A certain secondary impedance determines a L/C ratio, but that still allows for either a large L and C or a small L and C. There are 2 constraints on secondary C:
One is, that enough voltage is produced. Energy conservation requires, that
1/2 * Cpri *Vpri^2 = 1/2 * Csec * Vsec^2, so that Vsec = Vpri * sqrt(Cpri/Csec)
If the top load is too large, then you might not generate a high enough voltage.
The other one is, that if you make the top load too small, then the capacitance of the arc will bring the coil out of tune too much, since you will be adding a large arc capacitance to a small top load capacitance. It's probably a good advice to follow John Freaus remark here:
https://www.pupman.com/listarchives/2020/Apr/msg00009.php
He states, that it's difficult to obtain large arcs from small toroids. I believe the reason for this to be arc detuning effects.
In sum a rough prescription for a SGTC secondary would be:
1. Choose an arc length you want to achieve.

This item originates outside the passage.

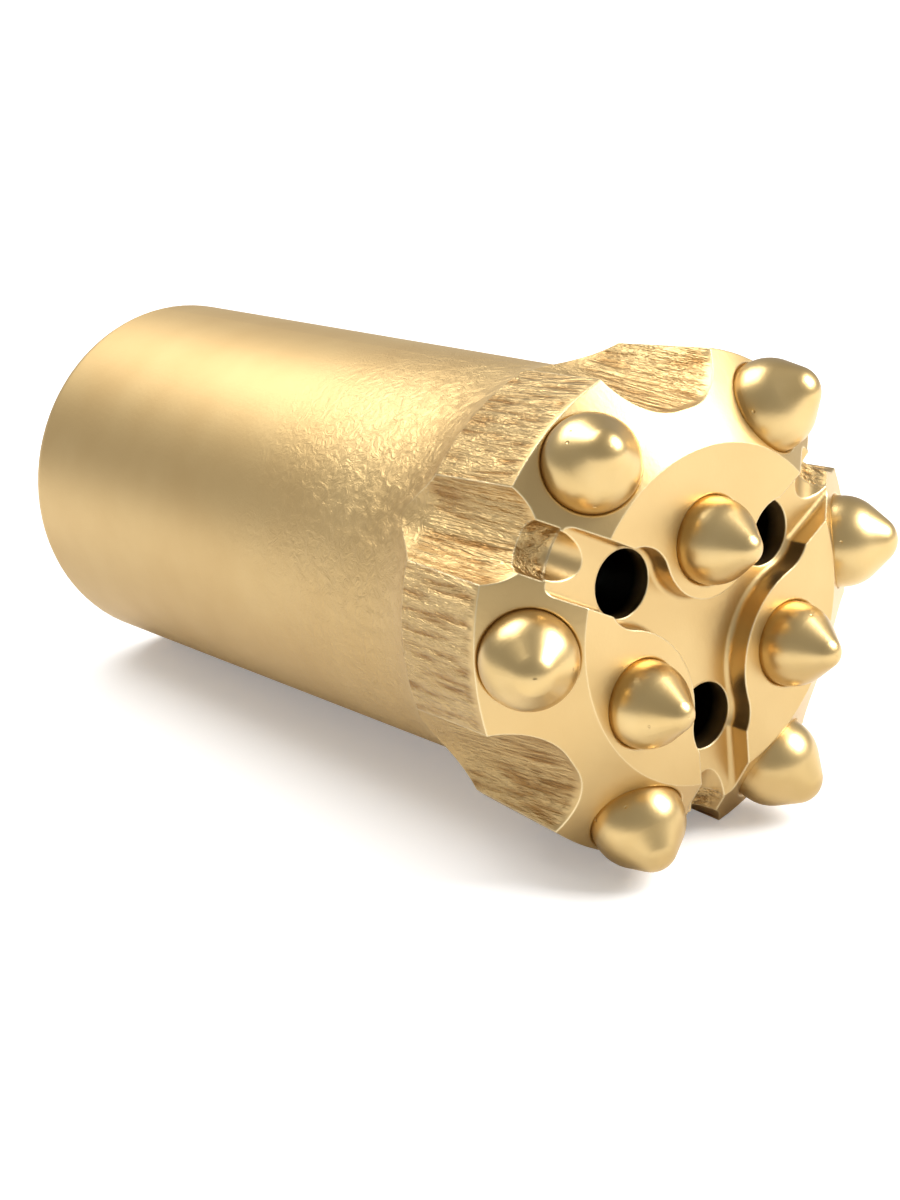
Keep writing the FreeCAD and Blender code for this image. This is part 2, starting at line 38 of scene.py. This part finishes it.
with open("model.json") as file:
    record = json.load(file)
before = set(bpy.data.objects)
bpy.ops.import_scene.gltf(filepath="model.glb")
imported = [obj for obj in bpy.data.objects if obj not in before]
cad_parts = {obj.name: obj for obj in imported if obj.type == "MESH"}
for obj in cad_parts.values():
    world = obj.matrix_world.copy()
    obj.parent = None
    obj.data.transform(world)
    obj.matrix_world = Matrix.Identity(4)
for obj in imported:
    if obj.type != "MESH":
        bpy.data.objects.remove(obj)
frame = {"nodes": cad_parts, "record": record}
cad_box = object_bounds()
bpy.ops.object.select_all(action="DESELECT")

# The bit lies with its head a little raised. Its own axis starts at the socket's mouth.
MOUTH = next(m for m in frame["record"]["mounts"] if m["name"] == "socket_mouth")
THREAD = next(m for m in frame["record"]["mounts"] if m["name"] == "thread_socket")
LEAN = math.atan2(-MOUTH["axis"][2], -MOUTH["axis"][0])
BIT_TO_ROW = Matrix.Translation(MOUTH["pos_m"]) @ Matrix.Rotation(-LEAN, 4, "Y")


# --- Colour and nodes ---------------------------------------------------------------


def linear(hex_colour):
    """An sRGB hex colour as the linear colour that a shader socket takes."""
    parts = [int(hex_colour[i : i + 2], 16) / 255 for i in (1, 3, 5)]
    curve = [c / 12.92 if c <= 0.04045 else ((c + 0.055) / 1.055) ** 2.4 for c in parts]
    return (*curve, 1.0)


def add_node(tree, kind, settings=None, links=None):
    """A node with its settings; a link is a socket, or a value that is set directly."""
    node = tree.nodes.new(kind)
    for name, value in (settings or {}).items():
        setattr(node, name, value)
    for socket, value in (links or {}).items():
        if isinstance(value, bpy.types.NodeSocket):
            tree.links.new(value, node.inputs[socket])
        else:
            node.inputs[socket].default_value = value
    return node


def new_material(name):
    material = bpy.data.materials.new(name)
    material.use_nodes = True
    material.node_tree.nodes.clear()
    return material, material.node_tree


def dress(node_name, material):
    """Gives a carried-over CAD solid its finish."""
    solid = frame["nodes"][node_name]
    solid.data.materials.clear()
    solid.data.materials.append(material)


# --- Finishes -----------------------------------------------------------------------

# Places on the bit, along its axis from the mouth or out from it. In each pair the
# finish starts at the first and is full at the second.
SHOULDER = (89.0, 91.5)
HEAD_SIDE = (22.6, 23.4)
UNDER_CONE = (0.2, 1.4)
SCALE_FROM_REAR = (48.0, 88.0)
SCALE_FROM_FRONT = (104.0, 92.0)
HOLE_MOUTH = (108.9, 107.2)
HOLE_RADIUS = (17.6, 17.2)
SMOOTHER = (84.0, 96.0)

# The gauge cone: a point's depth under it is this much, less its share of the place
# along the axis and its share of the radius.
CONE_REACH = 103.7
CONE_ALONG = 0.819
CONE_ACROSS = 0.574

# How many of each pattern's marks lie in a millimetre, and how deep they are
STREAKS_PER_MM = 0.9
STREAK_STRETCH = 0.09
STREAK_DEPTH = 1.1
WRINKLES_PER_MM = 0.55
WRINKLE_DEPTH = 0.32
PEEL_PER_MM = 1.7
PEEL_DEPTH = 0.05
MOTTLE_PER_MM = 0.09
CORNER_RADIUS = 0.35
CARBIDE_PEEL_PER_MM = 2.2
CARBIDE_PEEL_DEPTH = 0.03
CARBIDE_MOTTLE_PER_MM = 0.2
PITS_PER_MM = 0.33
PIT_DEPTH = 0.12


def bit_coordinates(tree):
    """The place on the bit in millimetres, its share along the axis, and its radius."""
    place = add_node(tree, "ShaderNodeTexCoord")
    bit = add_node(
        tree,
        "ShaderNodeMapping",
        {},
        {"Vector": place.outputs["Object"], "Rotation": (0, LEAN, 0), "Scale": (1 / MM,) * 3},
    )
    axis = add_node(tree, "ShaderNodeSeparateXYZ", {}, {0: bit.outputs[0]})
    across = add_node(
        tree, "ShaderNodeVectorMath", {"operation": "MULTIPLY"}, {0: bit.outputs[0], 1: (0, 1, 1)}
    )
    radius = add_node(tree, "ShaderNodeVectorMath", {"operation": "LENGTH"}, {0: across.outputs[0]})
    return bit.outputs[0], axis.outputs["X"], radius.outputs["Value"]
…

2. Divide that by 2 or three to get a toroid diameter
3. Calculate its capacitance
4. Calculate the secondary inductance by the 50k impedance recommendation
I should add, that my practical experience with SGTCs is limited and the above is more about a line of reasoning than about particular values.

Thank you for your response. I am still a bit confused about two things.
First what you mean by “After a number of cycles, all of this energy will be transferred to the secondary tank.” The way that I currently understand resonant circuits, the capacitor is entirely discharged within one cycle and then recharged at the beginning of the next. Is there a different cycle that you're referring to then the resident frequency?
2nd how is the energy returning from the secondary tank back to the primary tank. I know that the energy can go from the secondary tank to the secondary coil via the ground. But how is the energy traveling backwards into the previous capacity?

Right, the cap is discharged after half a cycle and the energy is then stored in the primary inductor. Then it goes back into the primary cap. That's the usual operation of a single tank. But, in addition to this, the primary tank is coupled to the secondary. After a few cycles, depending on the coupling strength, the energy will be transferred to the secondary tank and back again. This happens as a result of the coupling. The ground does not play any role here. This is much better explained e.g. here: http://www.richieburnett.co.uk/operation.html#operation
I should add a comment ot my statement:
1. Choose an arc length you want to achieve.
The length depends on the amount of power you supply. You can estimate the length from Freaus equation
length = 1.7 * sqrt(P)
with length in inches and P in watts.